Consider these questions during your visit:
- Will you use golf regularly or only occasionally?
- Does marina access matter to your household’s routine?
- Are equestrian facilities relevant to your plans?
- Will you realistically use wellness, spa, tennis, or pickleball amenities?
- Do dining, social events, and naturalist programming fit how you like to spend time away?
The club also notes that if you close on a home or homesite within 12 months, the cost of the discovery visit is credited back. That can make a well-planned visit even more useful as part of your decision process.
Know that this is not a short-term rental play
If your second-home strategy depends on outside rental income, Ford may not be the right fit. The club’s quick facts state that outside rentals, including Airbnb and VRBO, are prohibited.
That means you should evaluate this purchase as a personal-use property with a longer-term, lifestyle-driven holding period. For many buyers, that is a feature, not a drawback. Still, it is important to be clear about it before you commit.
Choose the right property type
Not every home or homesite at Ford offers the same day-to-day experience. Inventory may include riverfront, marina, golf, lagoon, and estate-lot settings, and those differences can shape maintenance, access, views, privacy, and insurance questions.
A marina-adjacent property may fit your goals if boating is central to your second-home life. A golf setting may make sense if you expect to be on the course often. A larger estate lot may appeal if you want more space and a more private feel.
Questions to ask about location within the community
As you narrow options, dig into how the specific setting supports your household’s priorities.
- Is the home near the amenities you will use most?
- Does the location raise any extra maintenance concerns?
- Are there waterfront or marina-related insurance questions to review?
- Does the setting support the level of convenience you want for short stays?
At this level of purchase, details matter. The right home on paper may not be the right fit if the setting adds complexity you do not want.
If you plan to build, study the design rules
Some second-home buyers prefer to buy a homesite and build over time. At Ford, that path comes with meaningful design controls that should be understood early.
The community includes five neighborhoods, each with its own architectural review guidelines. The club also uses approved lists for builders, architects, and landscaping. Homesites range from one-quarter acre to 16 acres, and the quick-facts sheet lists a 6,000-square-foot heated maximum for the main house and 2,000 square feet for additional structures, depending on the homesite.

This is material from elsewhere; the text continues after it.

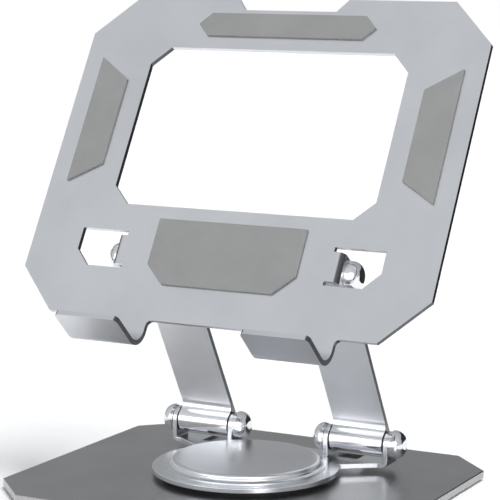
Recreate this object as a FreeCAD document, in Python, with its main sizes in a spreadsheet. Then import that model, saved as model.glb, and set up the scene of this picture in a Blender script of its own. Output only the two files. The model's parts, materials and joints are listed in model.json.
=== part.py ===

For a custom-build buyer, that means due diligence should cover both design vision and process reality. A homesite may be beautiful, but you still need to confirm that your intended home can align with the applicable standards.
Plan for second-home tax realities in Bryan County
Property tax planning matters for any purchase, but it is especially important for second homes. In Bryan County, homestead exemptions apply only to a property that is actually occupied and used as the owner’s primary residence.
Bryan County states that a taxpayer cannot claim a homestead exemption on any other property. The Georgia Department of Revenue says the home must be the homeowner’s legal residence as of January 1. For a true second home at Ford, that means you should not expect a homestead exemption.
How Bryan County property taxes work
Bryan County explains that property taxes are based on fair market value, 40 percent assessed value, any applicable homestead exemption, and the local millage rate. Taxpayers receive an assessment notice and generally have 45 days to file a written appeal.
If you are comparing properties or planning a longer hold, keep an eye on future assessments and appeal windows. Those details can affect your ownership costs over time.
Build the right advisory team
A Ford purchase often involves more moving parts than a typical second-home transaction. Between membership approval, recurring dues, property-specific questions, and long-term tax planning, coordinated advice matters.
For many buyers, the most efficient approach is to work with a buyer’s agent, closing attorney, CPA, estate planner, and insurance adviser. That team approach can help you align the property with your intended use, ownership structure, and long-term financial plan.
A smart second-home checklist
Before you make an offer, make sure you can answer the questions that matter most.
- Which amenities will your household use regularly versus occasionally?
- Are you prepared for the club’s approval timeline before closing?
- Does your long-term budget comfortably absorb dues, POA charges, and capital assessments?
- Is your plan based on personal use, knowing outside short-term rentals are prohibited?
- Does the property’s location create any special maintenance, access, or insurance questions?
- If building, do the homesite rules support your design goals?
The more clearly you answer those questions up front, the more confident your purchase decision will feel.
If you are considering a second home at Ford Field & River Club, thoughtful guidance can make the process far smoother. The Agency Savannah offers private, high-touch buyer representation across Savannah and the wider Lowcountry, with the local insight and transaction experience needed for complex lifestyle purchases.
FAQs
What makes Ford Field & River Club different from a typical second-home community?
- Ford combines real estate ownership with a private, member-owned club structure, so your purchase involves both property selection and membership approval.
How long does the Ford Field & River Club membership approval process take?
- The club says closings should be scheduled no earlier than four weeks after a complete application is received, and approval can take up to six weeks.
What costs should you budget for when buying a second home at Ford?
- In addition to the purchase price, buyers should account for the one-time membership contribution, annual resident dues, POA dues, capital assessment, and renovation capital dues listed by the club.
Can you use a Ford Field & River Club home as a short-term rental?
- No. The club’s quick facts state that outside rentals, including Airbnb and VRBO, are prohibited.
Does a second home at Ford qualify for a Bryan County homestead exemption?
- No. Bryan County states that homestead exemptions apply only to a property used as the owner’s primary residence.
Should you do a discovery visit before buying at Ford Field & River Club?
- Yes. A discovery visit can help you evaluate whether the golf, marina, equestrian, wellness, dining, and social offerings fit how you will actually use the property.